>> Start
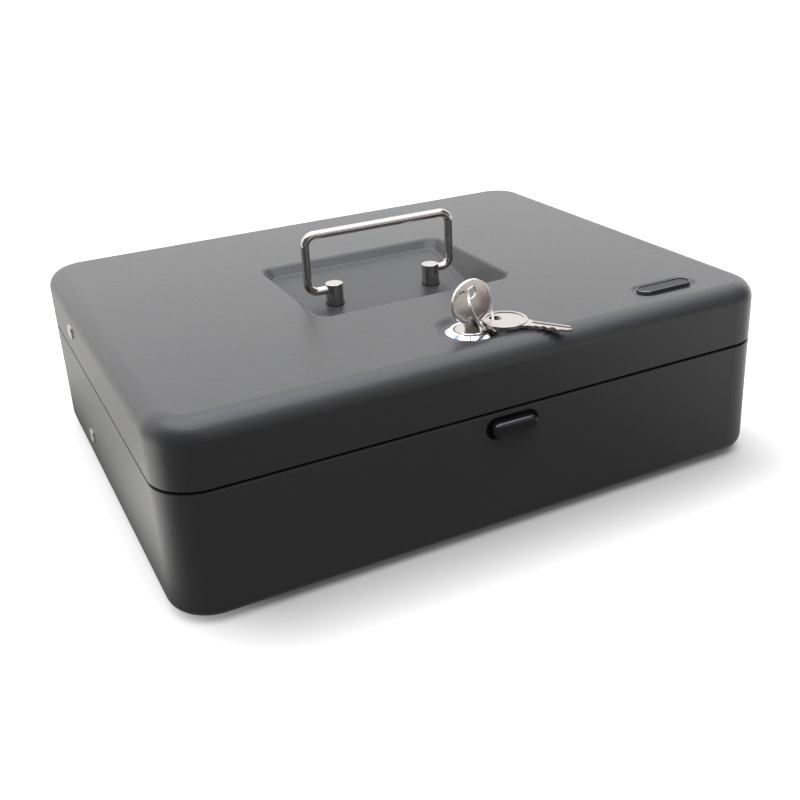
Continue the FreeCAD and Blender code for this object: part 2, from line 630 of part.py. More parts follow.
def button_bezel():
    bezel = button_stadium(SLOT_L - 0.1, SLOT_H - 0.1, -DEPTH / 2 - 0.15, FRONT_INNER_Y)
    bezel = bezel.fuse(button_stadium(SLOT_L + 4, SLOT_H + 2, FRONT_INNER_Y,
                                      FRONT_INNER_Y + FLANGE_T))
    return single_solid(bezel.cut(button_stadium(BEZEL_IN_L, BEZEL_IN_H, -130, -110)))


def latch_button():
    flange_y = FRONT_INNER_Y + 1.0

    def on_front(edge):
        bounds = edge.BoundBox
        return (abs(bounds.YMin - BUTTON_FRONT) < 1e-4
                and abs(bounds.YMax - BUTTON_FRONT) < 1e-4)

    button = button_stadium(BUTTON_L, BUTTON_H, BUTTON_FRONT, flange_y)
    button = fillet(button, BUTTON_EDGE_R, on_front)
    button = button.fuse(button_stadium(BUTTON_L + 2.2, BUTTON_H + 2.2, flange_y,
                                        flange_y + FLANGE_T))
    # stem that reaches back to the strip
    return single_solid(button.fuse(box(BUTTON_X - 4, BUTTON_X + 4, flange_y + 0.5,
                                        STRIP_Y - 0.1, BUTTON_Z - 1.5, BUTTON_Z + 1.5)))


def latch_spring():
    """Strip on the front wall, cranked back, with a nose to the front at its top."""
    wall, back = FRONT_INNER_Y, STRIP_Y + STRIP_T
    return single_solid(prism_x(BUTTON_X - STRIP_W / 2, BUTTON_X + STRIP_W / 2, [
        (wall, 24.0), (wall, 35.0), (STRIP_Y, 40.0), (STRIP_Y, NOSE_BOTTOM),
        (NOSE_Y, NOSE_BOTTOM), (NOSE_Y, NOSE_BOTTOM + 0.35), (back, NOSE_TOP + 2.0),
        (back, 39.75), (wall + STRIP_T, 34.75), (wall + STRIP_T, 24.0)]))


def lid_catch():
    """Angle on the front wall of the lid."""
    wall = FRONT_INNER_Y
    return single_solid(prism_x(BUTTON_X - CATCH_HALF_W, BUTTON_X + CATCH_HALF_W, [
        (wall, CATCH_BOTTOM), (CATCH_Y, CATCH_BOTTOM), (CATCH_Y, CATCH_TOP),
        (wall + CATCH_T, CATCH_TOP), (wall + CATCH_T, 79.0), (wall, 79.0)]))


def strike_plate():
    """Hat section that bridges the latch strip, with a strike bent back at its top."""
    wall, back = FRONT_INNER_Y, HAT_Y + HAT_T
    inside_lip = -DEPTH / 2 + LIP_INNER + 0.15
    plate = box(HAT_X0, HAT_X1, HAT_Y, back, HAT_BOTTOM, STRIKE_TOP)
    for x0, x1 in ((HAT_X0, HAT_X0 + HAT_T), (HAT_X1 - HAT_T, HAT_X1)):
        plate = plate.fuse(box(x0, x1, inside_lip, back, HAT_BOTTOM, STRIKE_TOP - 5.0))
        plate = plate.fuse(box(x0, x1, wall, back, HAT_BOTTOM, 57.5))
    for x0, x1 in ((HAT_X0 - 9, HAT_X0 + HAT_T), (HAT_X1 - HAT_T, HAT_X1 + 9)):
        plate = plate.fuse(box(x0, x1, wall, wall + HAT_T, HAT_BOTTOM, 44.0))
    plate = plate.fuse(box(-STRIKE_HALF_W, STRIKE_HALF_W, HAT_Y, STRIKE_END_Y,
                           STRIKE_BOTTOM, STRIKE_TOP))
    for x0, x1 in ((-30, -STRIKE_HALF_W), (STRIKE_HALF_W, 40)):
        plate = plate.cut(box(x0, x1, HAT_Y - 0.5, HAT_Y + 2, HAT_NECK_Z, 80))
    return single_solid(plate)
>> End
• [GIVEN REQUEST] Look at the material above and copy, word for word, its lines from the first through the one containing "(back, 39.75), (wall".

• [ANSWER FOR THIS EXERCISE]
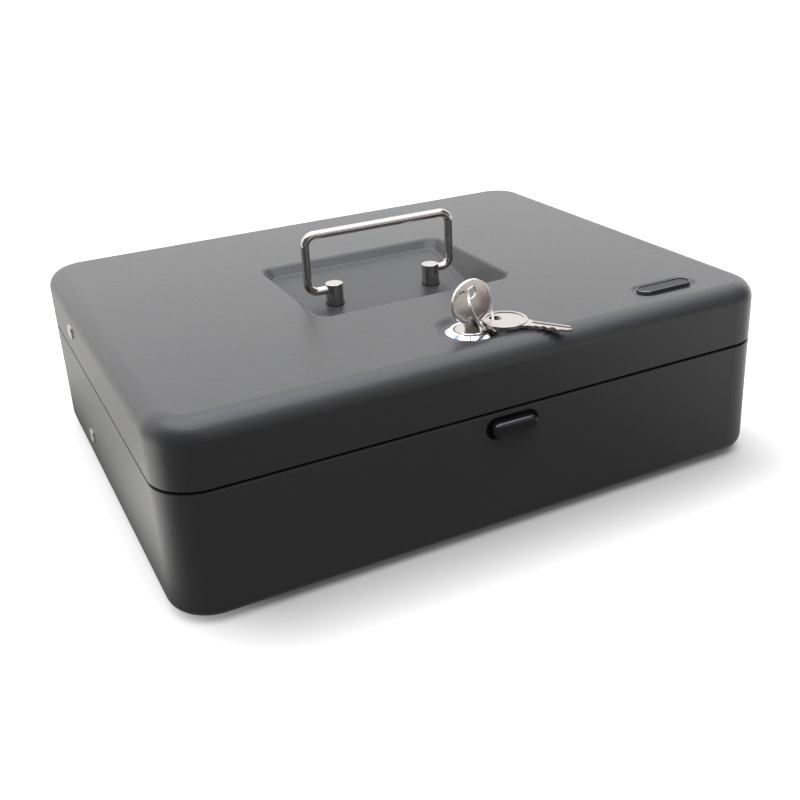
Continue the FreeCAD and Blender code for this object: part 2, from line 630 of part.py. More parts follow.
def button_bezel():
    bezel = button_stadium(SLOT_L - 0.1, SLOT_H - 0.1, -DEPTH / 2 - 0.15, FRONT_INNER_Y)
    bezel = bezel.fuse(button_stadium(SLOT_L + 4, SLOT_H + 2, FRONT_INNER_Y,
                                      FRONT_INNER_Y + FLANGE_T))
    return single_solid(bezel.cut(button_stadium(BEZEL_IN_L, BEZEL_IN_H, -130, -110)))


def latch_button():
    flange_y = FRONT_INNER_Y + 1.0

    def on_front(edge):
        bounds = edge.BoundBox
        return (abs(bounds.YMin - BUTTON_FRONT) < 1e-4
                and abs(bounds.YMax - BUTTON_FRONT) < 1e-4)

    button = button_stadium(BUTTON_L, BUTTON_H, BUTTON_FRONT, flange_y)
    button = fillet(button, BUTTON_EDGE_R, on_front)
    button = button.fuse(button_stadium(BUTTON_L + 2.2, BUTTON_H + 2.2, flange_y,
                                        flange_y + FLANGE_T))
    # stem that reaches back to the strip
    return single_solid(button.fuse(box(BUTTON_X - 4, BUTTON_X + 4, flange_y + 0.5,
                                        STRIP_Y - 0.1, BUTTON_Z - 1.5, BUTTON_Z + 1.5)))


def latch_spring():
    """Strip on the front wall, cranked back, with a nose to the front at its top."""
    wall, back = FRONT_INNER_Y, STRIP_Y + STRIP_T
    return single_solid(prism_x(BUTTON_X - STRIP_W / 2, BUTTON_X + STRIP_W / 2, [
        (wall, 24.0), (wall, 35.0), (STRIP_Y, 40.0), (STRIP_Y, NOSE_BOTTOM),
        (NOSE_Y, NOSE_BOTTOM), (NOSE_Y, NOSE_BOTTOM + 0.35), (back, NOSE_TOP + 2.0),
        (back, 39.75), (wall + STRIP_T, 34.75), (wall + STRIP_T, 24.0)]))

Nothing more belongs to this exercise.